Neersen hatte einen riesigen Bahnhof. An ihn erinnert heute nur eine Bushaltestelle.

Neersen. Wer ab und an mit dem Auto oder dem Bus von Neersen in Richtung Mönchengladbach fährt, dem ist die einsame Haltestelle „Neersen Bahnhof“ sicher schon einmal aufgefallen. Sie liegt in der Nähe der Cloerbruchallee, gut 1,2 Kilometer vom Neersener Ortskern entfernt. Wohnhäuser sind dort nirgendwo zu sehen, erst recht kein Bahnhofsgebäude. Doch das war bis vor 40 Jahren anders: Neersen verfügte über den vielleicht imposantesten Bahnhof auf dem Gebiet der heutigen Stadt Willich.

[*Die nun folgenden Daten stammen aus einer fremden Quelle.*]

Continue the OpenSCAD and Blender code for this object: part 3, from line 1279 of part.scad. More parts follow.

„Errichtet worden war er zwischen 1874 und 1877 in einem orientalisch anmutenden Stil“, sagt Stadtarchivar Udo Holzenthal. Wie so oft bei öffentlichen Gebäuden in der Kaiserzeit handelte es sich nämlich nicht nur um einen nüchternen Zweckbau. Üppige Ziermusterungen im Backstein und aufgesetzte Giebel bestimmten vielmehr das Bild des großen Bauwerks.

Der Orientexpress hat nie in Neersen gehalten — auch wenn er gut zum Gebäude gepasst hätte. Doch warum ist dort überhaupt ein solch riesiger Bahnhof gebaut worden? „Der Ort lag im Knotenpunkt für zwei Strecken: Zum einen Neuss — Schiefbahn — Viersen, zum anderen Krefeld — Willich — Niederheide — Mönchengladbach“, erläutert Holzenthal. Betrieben wurden beide Trassen von der privaten „Rheinischen Eisenbahngesellschaft“.

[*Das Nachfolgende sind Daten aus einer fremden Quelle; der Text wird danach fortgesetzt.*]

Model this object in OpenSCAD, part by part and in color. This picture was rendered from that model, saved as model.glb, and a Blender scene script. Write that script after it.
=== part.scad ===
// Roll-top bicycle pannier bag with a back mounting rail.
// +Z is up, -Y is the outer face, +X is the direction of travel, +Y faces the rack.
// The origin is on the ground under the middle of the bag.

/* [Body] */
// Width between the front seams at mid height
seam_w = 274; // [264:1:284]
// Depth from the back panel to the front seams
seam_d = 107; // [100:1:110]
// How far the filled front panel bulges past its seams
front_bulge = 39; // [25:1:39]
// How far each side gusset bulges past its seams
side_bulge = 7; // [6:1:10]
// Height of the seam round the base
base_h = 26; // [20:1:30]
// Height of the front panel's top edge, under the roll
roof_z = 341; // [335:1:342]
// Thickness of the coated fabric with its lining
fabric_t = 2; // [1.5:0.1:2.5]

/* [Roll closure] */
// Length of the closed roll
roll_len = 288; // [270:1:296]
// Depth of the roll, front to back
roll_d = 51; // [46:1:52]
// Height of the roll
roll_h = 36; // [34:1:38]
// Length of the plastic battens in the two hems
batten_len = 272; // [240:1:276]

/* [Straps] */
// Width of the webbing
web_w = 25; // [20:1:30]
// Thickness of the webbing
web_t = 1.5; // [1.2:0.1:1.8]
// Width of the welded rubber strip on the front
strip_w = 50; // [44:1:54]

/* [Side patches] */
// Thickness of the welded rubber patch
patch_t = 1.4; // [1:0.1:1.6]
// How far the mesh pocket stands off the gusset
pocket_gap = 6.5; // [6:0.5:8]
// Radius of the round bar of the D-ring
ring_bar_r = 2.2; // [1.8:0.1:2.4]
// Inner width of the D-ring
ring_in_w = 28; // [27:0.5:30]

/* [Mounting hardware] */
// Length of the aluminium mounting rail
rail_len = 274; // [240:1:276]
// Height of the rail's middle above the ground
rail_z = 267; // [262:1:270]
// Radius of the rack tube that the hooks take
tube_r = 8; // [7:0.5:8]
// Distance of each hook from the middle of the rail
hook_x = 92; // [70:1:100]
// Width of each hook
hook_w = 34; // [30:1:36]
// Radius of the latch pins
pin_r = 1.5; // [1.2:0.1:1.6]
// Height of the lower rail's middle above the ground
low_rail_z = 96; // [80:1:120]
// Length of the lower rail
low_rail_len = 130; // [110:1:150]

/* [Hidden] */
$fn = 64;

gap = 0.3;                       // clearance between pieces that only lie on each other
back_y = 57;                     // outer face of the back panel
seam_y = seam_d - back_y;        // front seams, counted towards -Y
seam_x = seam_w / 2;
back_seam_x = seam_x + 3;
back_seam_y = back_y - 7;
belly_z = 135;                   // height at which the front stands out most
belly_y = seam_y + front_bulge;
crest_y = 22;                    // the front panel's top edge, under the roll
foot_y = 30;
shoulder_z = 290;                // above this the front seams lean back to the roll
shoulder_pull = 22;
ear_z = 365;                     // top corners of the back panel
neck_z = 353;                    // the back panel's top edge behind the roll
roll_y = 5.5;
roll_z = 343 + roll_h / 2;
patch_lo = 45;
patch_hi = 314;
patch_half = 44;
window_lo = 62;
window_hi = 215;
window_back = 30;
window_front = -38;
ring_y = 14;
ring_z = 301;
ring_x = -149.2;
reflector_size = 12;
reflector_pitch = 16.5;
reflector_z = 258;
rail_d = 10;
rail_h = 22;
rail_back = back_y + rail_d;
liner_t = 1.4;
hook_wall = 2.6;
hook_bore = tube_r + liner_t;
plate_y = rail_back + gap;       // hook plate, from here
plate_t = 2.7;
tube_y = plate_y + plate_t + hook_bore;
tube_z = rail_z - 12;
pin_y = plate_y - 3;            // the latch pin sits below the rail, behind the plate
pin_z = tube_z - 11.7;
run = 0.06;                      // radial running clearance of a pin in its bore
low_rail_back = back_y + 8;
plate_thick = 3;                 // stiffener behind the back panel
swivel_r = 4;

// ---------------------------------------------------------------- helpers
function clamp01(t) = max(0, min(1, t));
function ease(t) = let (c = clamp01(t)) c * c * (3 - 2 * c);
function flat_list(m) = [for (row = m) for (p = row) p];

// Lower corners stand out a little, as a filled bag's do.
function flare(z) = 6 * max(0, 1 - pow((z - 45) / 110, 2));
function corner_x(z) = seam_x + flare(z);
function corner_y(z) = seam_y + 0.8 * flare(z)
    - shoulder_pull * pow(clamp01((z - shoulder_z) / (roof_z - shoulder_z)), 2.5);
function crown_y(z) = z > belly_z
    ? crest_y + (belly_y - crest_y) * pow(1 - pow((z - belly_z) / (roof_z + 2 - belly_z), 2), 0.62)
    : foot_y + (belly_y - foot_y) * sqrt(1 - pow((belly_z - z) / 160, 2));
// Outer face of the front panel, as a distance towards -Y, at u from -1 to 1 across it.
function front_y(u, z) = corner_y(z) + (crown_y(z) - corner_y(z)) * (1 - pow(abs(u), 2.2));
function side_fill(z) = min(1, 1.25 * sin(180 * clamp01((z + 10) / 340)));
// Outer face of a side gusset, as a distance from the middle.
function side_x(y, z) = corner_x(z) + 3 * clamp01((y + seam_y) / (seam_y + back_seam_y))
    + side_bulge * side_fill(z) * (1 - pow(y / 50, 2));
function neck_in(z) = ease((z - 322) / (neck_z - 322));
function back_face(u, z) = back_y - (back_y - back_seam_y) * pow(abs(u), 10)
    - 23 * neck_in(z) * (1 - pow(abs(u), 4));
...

Erst nach der Übernahme durch die Reichsbahn kam aber wirkliches Leben in den Bahnhof. Sie ließ 1909 die Gleise aus Richtung Willich, die zuvor in Neuwerk geendet hatten, bis Mönchengladbach verlängern. Vor allem während und auch noch nach dem Ersten Weltkrieg waren dort viele Züge unterwegs.

Im Zweiten Weltkrieg war es damit aber vorbei: Ende 1944 wurde eine Brücke hinter Neuwerk gesprengt, die Verbindung nach Mönchengladbach war damit wieder gekappt. Was sich auch nach dem Krieg nicht mehr ändern sollte.

Ebenfalls 1944 war das Bahnhofsgebäude durch eine Luftmine schwer beschädigt worden. Nach dem Kriegsende sind deshalb die schönen Giebelaufbauten entfernt worden.

Dennoch blieb der Bahnhof noch lange in Betrieb. Das hatte er der 6,5 Kilometer langen Trasse in Richtung Viersen zu verdanken. Sie war am 1. November 1878 in Betrieb gegangen und nur einspurig ausgebaut worden.

Der Neersener Heinz Amfaldern erinnert sich, dort 1959 regelmäßig mit dem Zug zur Arbeit nach Düsseldorf gefahren zu sein. „19 Jahre war ich damals und wohnte noch in Viersen. Mit dem roten Schienenbus dauerte die Fahrt über Neersen und Schiefbahn 45 Minuten. Und die Züge waren immer knackevoll.“ Als „Geheimtipp“ unter Handwerkern habe damals das „Büdchen“ neben dem Bahnhof gegolten. „Da wurde immer Skat gespielt“, berichtet Amfaldern.

In den 60er Jahren verlor die Verbindung und damit auch der Bahnhof immer mehr an Bedeutung. Am 29. September 1968 wurde die Strecke für Personenzüge stillgelegt. „Und der letzte Güterzug fuhr dort 1984“, erinnert sich der Schiefbahner Johannes Pilger, dessen Großvater lange bei der Eisenbahn auf dem Stellwerk kurz vor Neersen beschäftigt war.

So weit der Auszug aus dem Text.